### SHORT TASK
Start at the line containing "rim_flange();" and stop at the line containing "obj.matrix_world = Matrix.Identity(4)"; copy those lines exactly, both ends included, and no others.

— Start COLLECTED MATERIAL —

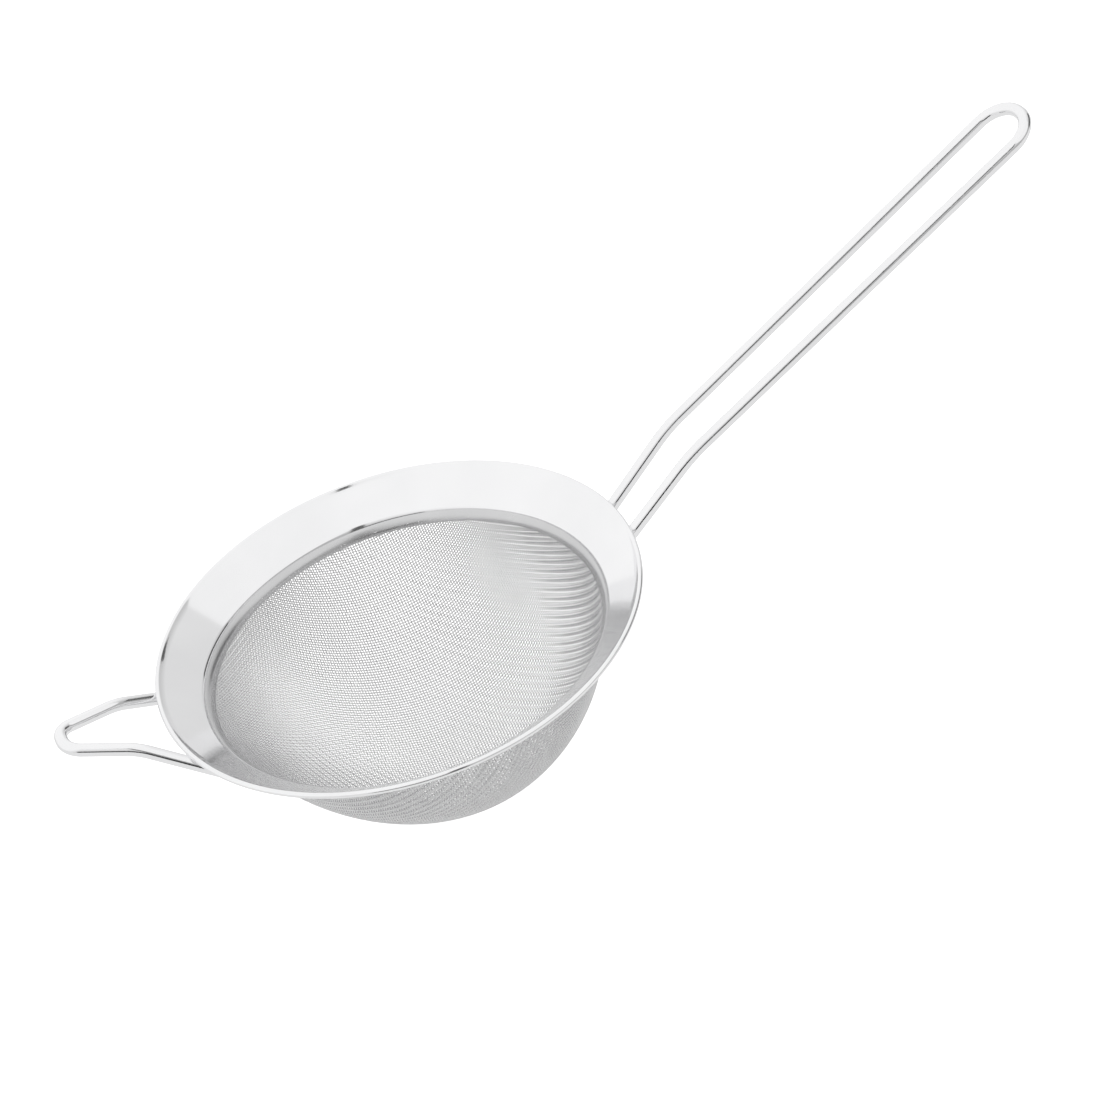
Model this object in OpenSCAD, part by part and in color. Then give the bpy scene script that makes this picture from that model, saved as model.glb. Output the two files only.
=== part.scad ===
// Tea strainer: a fine woven bowl held in a wide conical rim, with a long wire
// handle on one side and a short wire rest loop on the other.
// Z points up along the bowl's axis. The origin is the centre of the rim bead's
// plane. The handle points along +X and the rest loop along -X.
// All sizes are in millimetres.

/* [Rim] */
// outer diameter over the rolled bead
rim_d = 95; // [85:1:110]
// diameter of the rolled bead at the rim's edge
bead_d = 1.1; // [0.9:0.1:1.5]
// thickness of the rim sheet
sheet_t = 0.4; // [0.3:0.05:0.5]
// fall of the cone below the horizontal, in degrees
cone_angle = 38.5; // [34:0.5:42]

/* [Mesh bowl] */
// diameter inside the turned-down lip, where the mesh is held
seat_d = 77.5; // [72:0.5:78]
// depth of the bowl below the rim's plane
bowl_depth = 42.8; // [38:0.2:46]
// radius of the bowl's rounded bottom
bottom_r = 29.3; // [26:0.1:32]
// radius of the bowl's bulging wall
wall_r = 50; // [48:0.5:56]
// thickness of the woven cloth
mesh_t = 0.35; // [0.3:0.05:0.35]

/* [Clamp ring] */
// thickness of the ring that hides and grips the cloth's edge
clamp_t = 0.35; // [0.3:0.05:0.4]
// height of the ring's inner wall below its rounded top
clamp_wall = 1.15; // [0.9:0.05:1.5]

/* [Handle] */
// diameter of the handle and loop wire
wire_d = 2.5; // [2.2:0.1:2.6]
// distance of the handle's bend from the axis
bend_x = 62.4; // [58:0.2:68]
// height of the handle's bend above the rim's plane
bend_z = 9.4; // [8:0.2:11]
// distance of the handle's rounded end from the axis
handle_reach = 143.2; // [120:0.2:180]
// slope of the handle beyond its bend, in degrees
handle_slope = 24.1; // [15:0.1:30]
// half the gap between the legs' centres at the bend
leg_half = 5.53; // [5:0.01:7]
// half the gap between the legs' centres at the rounded end
end_half = 6.2; // [6.2:0.1:8]

/* [Rest loop] */
// distance of the loop's shoulders from the axis
shoulder_x = 53.9; // [53:0.1:58]
// half the width over the loop's shoulder centres
shoulder_half = 7.6; // [7:0.1:9]
// height of the loop's shoulders above the rim's plane
shoulder_z = 3.6; // [3.2:0.1:4.4]
// distance of the loop's rounded nose from the axis
nose_x = 65.6; // [64:0.2:72]
// height of the loop's nose above the rim's plane
nose_z = 7; // [5.5:0.1:9]
// half the distance between the nose's two corners
nose_half = 3.2; // [3:0.1:4]

/* [Hidden] */
$fn = 64;
wire_r = wire_d / 2;
bead_r = bead_d / 2;
bead_at = rim_d / 2 - bead_r;
fall = tan(cone_angle);
half_z = sheet_t / 2 / cos(cone_angle);
seat_r = seat_d / 2;
lip_out = seat_r + sheet_t;
lip_low = -fall * (bead_at - lip_out) - 1.1;
gap = 0.02;
lap = 0.1;

cloth_out = seat_r - gap;
mouth_z = lip_low + 0.1;
bottom_z = -bowl_depth + bottom_r;
apart = wall_r - bottom_r;
mouth_up = mouth_z - bottom_z;
turn_cos = (wall_r * wall_r - apart * apart - cloth_out * cloth_out - mouth_up * mouth_up)
    / (2 * apart * norm([cloth_out, mouth_up]));
turn = atan2(mouth_up, cloth_out) - acos(turn_cos);
wall_c = [-apart * cos(turn), bottom_z - apart * sin(turn)];

cloth_in = wall_c[0] + sqrt(pow(wall_r - mesh_t, 2) - pow(mouth_z - wall_c[1], 2));
clamp_out = cloth_in - gap;
clamp_in = clamp_out - clamp_t;
roll_r = 0.95;
roll_at = clamp_in + roll_r;
roll_z = -fall * (bead_at - roll_at) - 0.09;

leg_in_x = 41.1;
leg_in_z = bend_z - (bend_x - leg_in_x) * tan(36.6);
leg_in_half = 4.75;
end_x = handle_reach;
end_z = bend_z + (end_x - bend_x) * tan(handle_slope);
handle_bend_r = 30;
handle_end_r = 5.9;
handle_path = [
    [leg_in_x, leg_in_half, leg_in_z],
    [bend_x, leg_half, bend_z],
    [end_x, end_half, end_z],
    [end_x, -end_half, end_z],
    [bend_x, -leg_half, bend_z],
    [leg_in_x, -leg_in_half, leg_in_z]
];
handle_radii = [0, handle_bend_r, handle_end_r, handle_end_r, handle_bend_r, 0];

foot_x = -41;
foot_half = 13.4;
foot_z = shoulder_z - 9.24;
loop_path = [
    [foot_x, foot_half, foot_z],
    [-shoulder_x, shoulder_half, shoulder_z],
    [-nose_x, nose_half, nose_z],
    [-nose_x, -nose_half, nose_z],
    [-shoulder_x, -shoulder_half, shoulder_z],
    [foot_x, -foot_half, foot_z]
];
shoulder_r = 14;
nose_r = 3.9;
loop_radii = [0, shoulder_r, nose_r, nose_r, shoulder_r, 0];

function unit(v) = v / norm(v);
function height_under(r) = -fall * (bead_at - r) - half_z;
function cone_top(r) = -fall * (bead_at - r) + half_z + gap;

// turns a solid so that its X and Y axes lie along the two unit vectors
module along(ax, ay) {
    az = cross(ax, ay);
    rotate([atan2(ay[2], az[2]), -asin(ax[2]), atan2(ax[1], ax[0])]) children();
}

// one straight length of wire
module straight(from, to, r) {
    way = to - from;
    flat = norm([way[0], way[1]]);
    translate(from)
        rotate([0, atan2(flat, way[2]), atan2(way[1], way[0])])
        cylinder(h = norm(way), r = r);
}

// one rounded bend of wire at a corner between two straight lengths
module bend(before, corner, after, bend_r, r) {
    into = unit(corner - before);
    out = unit(after - corner);
    angle = acos(into * out);
    centre = corner + unit(out - into) * bend_r / cos(angle / 2);
    start = corner - into * bend_r * tan(angle / 2);
    translate(centre)
        along(unit(start - centre), into)
        rotate_extrude(angle = angle) translate([bend_r, 0]) circle(r = r);
}

function turn_len(path, radii, i) = radii[i] == 0 ? 0 : -lap +
    radii[i] * tan(acos(unit(path[i] - path[i - 1]) * unit(path[i + 1] - path[i])) / 2);

// a round wire that follows a path with rounded corners; the straights run a
// little way into the bends, which are a hair thicker
module wire(path, radii, r) {
    union() {
        for (i = [0 : len(path) - 2]) {
            way = unit(path[i + 1] - path[i]);
            straight(path[i] + way * turn_len(path, radii, i),
                path[i + 1] - way * turn_len(path, radii, i + 1), r);
        }
        for (i = [1 : len(path) - 2])
            bend(path[i - 1], path[i], path[i + 1], radii[i], r + 0.006);
    }
}

// conical rim of sheet metal with a rolled edge and a short turned-down lip
module rim_flange() {
    color("silver") rotate_extrude() union() {
        translate([bead_at, 0]) circle(r = bead_r);
        polygon([
            [bead_at, half_z],
            [seat_r, -fall * (bead_at - seat_r) + half_z],
            [seat_r, lip_low],
            [lip_out, lip_low],
            [lip_out, height_under(lip_out)],
            [bead_at, -half_z]
        ]);
    }
}

// rounded inner ring that covers the cloth's edge and presses it against the lip
module clamp_ring() {
    color("gainsboro") rotate_extrude() union() {
        difference() {
            translate([roll_at, roll_z]) circle(r = roll_r);
            translate([roll_at, roll_z]) circle(r = roll_r - clamp_t);
            translate([roll_at - 2, roll_z - 2]) square([4, 2]);
            polygon([
                [seat_r - 0.2, cone_top(seat_r - 0.2)],
                [seat_r + 4, cone_top(seat_r + 4)],
                [seat_r + 4, roll_z - 4],
                [seat_r - 0.2, roll_z - 4]
            ]);
        }
        translate([clamp_in, roll_z - clamp_wall]) square([clamp_t, clamp_wall]);
    }
}

// half of the bowl's section, out to its face or, with an inset, to its inside;
// the bottom is a hair larger than the wall it runs into
module bowl_area(inset, r, top) {
    meet_z = bottom_z + (bottom_r - inset) * sin(turn);
    union() {
        intersection() {
            translate(wall_c) circle(r = wall_r - inset, $fn = 160);
            translate([0, meet_z]) square([r, top - meet_z]);
        }
        intersection() {
            translate([0, bottom_z]) circle(r = bottom_r + 0.01 - inset, $fn = 160);
            translate([0, -bowl_depth - 1]) square([60, meet_z + bowl_depth + 1]);
        }
    }
}

// woven cloth pressed into a bowl, with its edge standing up between ring and lip
module mesh_bowl() {
    color("lightgrey") difference() {
        rotate_extrude() bowl_area(0, cloth_out, roll_z);
        rotate_extrude() bowl_area(mesh_t, cloth_in, roll_z + 1);
    }
}

// long handle: one wire bent back on itself at the far end
module handle_wire() {
    color("silver") wire(handle_path, handle_radii, wire_r);
}

// short loop that rests on a cup's edge opposite the handle
module rest_loop() {
    color("silver") wire(loop_path, loop_radii, wire_r);
}

// shallow weld puddle under the rim around one wire's end
module weld(path, side) {
    from = [path[0][0], side * path[0][1], path[0][2]];
    to = [path[1][0], side * path[1][1], path[1][2]];
    at = from + unit(to - from) * 1.1;
    far = norm([at[0], at[1]]);
    in = unit([-at[0], -at[1], 0]);
    up = [in[0] * sin(cone_angle), in[1] * sin(cone_angle), cos(cone_angle)];
    difference() {
        intersection() {
            translate([at[0], at[1], height_under(far)] + up * 1.6) sphere(r = 2.9, $fn = 128);
            rotate_extrude($fn = 256) polygon([
                [lip_out + 0.1, height_under(lip_out + 0.1) - gap],
                [bead_at - 0.7, height_under(bead_at - 0.7) - gap],
                [bead_at - 0.7, -12],
                [lip_out + 0.1, -12]
            ]);
        }
        straight(from, to, wire_r + 0.01, $fn = 128);
    }
}

module handle_weld_left() { color("darkgrey") weld(handle_path, 1); }
module handle_weld_right() { color("darkgrey") weld(handle_path, -1); }
module rest_weld_left() { color("darkgrey") weld(loop_path, 1); }
module rest_weld_right() { color("darkgrey") weld(loop_path, -1); }

rim_flange();
clamp_ring();
mesh_bowl();
handle_wire();
rest_loop();
handle_weld_left();
handle_weld_right();
rest_weld_left();
rest_weld_right();
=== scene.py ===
import math

import bpy
import numpy as np
from mathutils import Matrix, Vector


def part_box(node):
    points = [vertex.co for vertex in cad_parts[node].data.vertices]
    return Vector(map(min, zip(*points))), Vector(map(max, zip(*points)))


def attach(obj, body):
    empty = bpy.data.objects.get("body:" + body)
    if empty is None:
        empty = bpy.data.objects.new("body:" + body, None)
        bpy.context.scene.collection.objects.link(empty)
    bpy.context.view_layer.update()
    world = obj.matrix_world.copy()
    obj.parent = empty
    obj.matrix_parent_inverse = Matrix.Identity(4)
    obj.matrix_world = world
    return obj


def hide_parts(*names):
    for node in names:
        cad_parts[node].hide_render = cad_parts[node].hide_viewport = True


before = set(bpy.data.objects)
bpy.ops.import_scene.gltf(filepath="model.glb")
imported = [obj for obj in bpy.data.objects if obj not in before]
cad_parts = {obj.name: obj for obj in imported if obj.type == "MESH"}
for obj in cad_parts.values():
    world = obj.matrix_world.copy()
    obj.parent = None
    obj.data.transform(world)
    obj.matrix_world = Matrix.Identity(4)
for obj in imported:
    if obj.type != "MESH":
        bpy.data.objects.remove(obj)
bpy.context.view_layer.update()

MM = 0.001

# --- sizes, from the frame where it holds them, otherwise in millimetres ---

rim_low, rim_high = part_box("rim_flange")
ring_low, ring_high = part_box("clamp_ring")
bowl_low, bowl_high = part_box("mesh_bowl")

BEAD_R = rim_high.z
BEAD_AT = rim_high.x - BEAD_R
LIP_LOW = rim_low.z
SHEET = 0.4 * MM
CONE = math.radians(38.5)
LIP_IN = bowl_high.x + 0.02 * MM
LIP_OUT = LIP_IN + SHEET

BEND_AT = ring_high.x + 0.47 * MM
RING_TOP_R = ring_high.x - 0.16 * MM
RING_IN = 38.0 * MM
RING_LOW = ring_low.z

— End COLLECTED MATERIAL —

### CORRECT RESPONSE
rim_flange();
clamp_ring();
mesh_bowl();
handle_wire();
rest_loop();
handle_weld_left();
handle_weld_right();
rest_weld_left();
rest_weld_right();
=== scene.py ===
import math

import bpy
import numpy as np
from mathutils import Matrix, Vector


def part_box(node):
    points = [vertex.co for vertex in cad_parts[node].data.vertices]
    return Vector(map(min, zip(*points))), Vector(map(max, zip(*points)))


def attach(obj, body):
    empty = bpy.data.objects.get("body:" + body)
    if empty is None:
        empty = bpy.data.objects.new("body:" + body, None)
        bpy.context.scene.collection.objects.link(empty)
    bpy.context.view_layer.update()
    world = obj.matrix_world.copy()
    obj.parent = empty
    obj.matrix_parent_inverse = Matrix.Identity(4)
    obj.matrix_world = world
    return obj


def hide_parts(*names):
    for node in names:
        cad_parts[node].hide_render = cad_parts[node].hide_viewport = True


before = set(bpy.data.objects)
bpy.ops.import_scene.gltf(filepath="model.glb")
imported = [obj for obj in bpy.data.objects if obj not in before]
cad_parts = {obj.name: obj for obj in imported if obj.type == "MESH"}
for obj in cad_parts.values():
    world = obj.matrix_world.copy()
    obj.parent = None
    obj.data.transform(world)
    obj.matrix_world = Matrix.Identity(4)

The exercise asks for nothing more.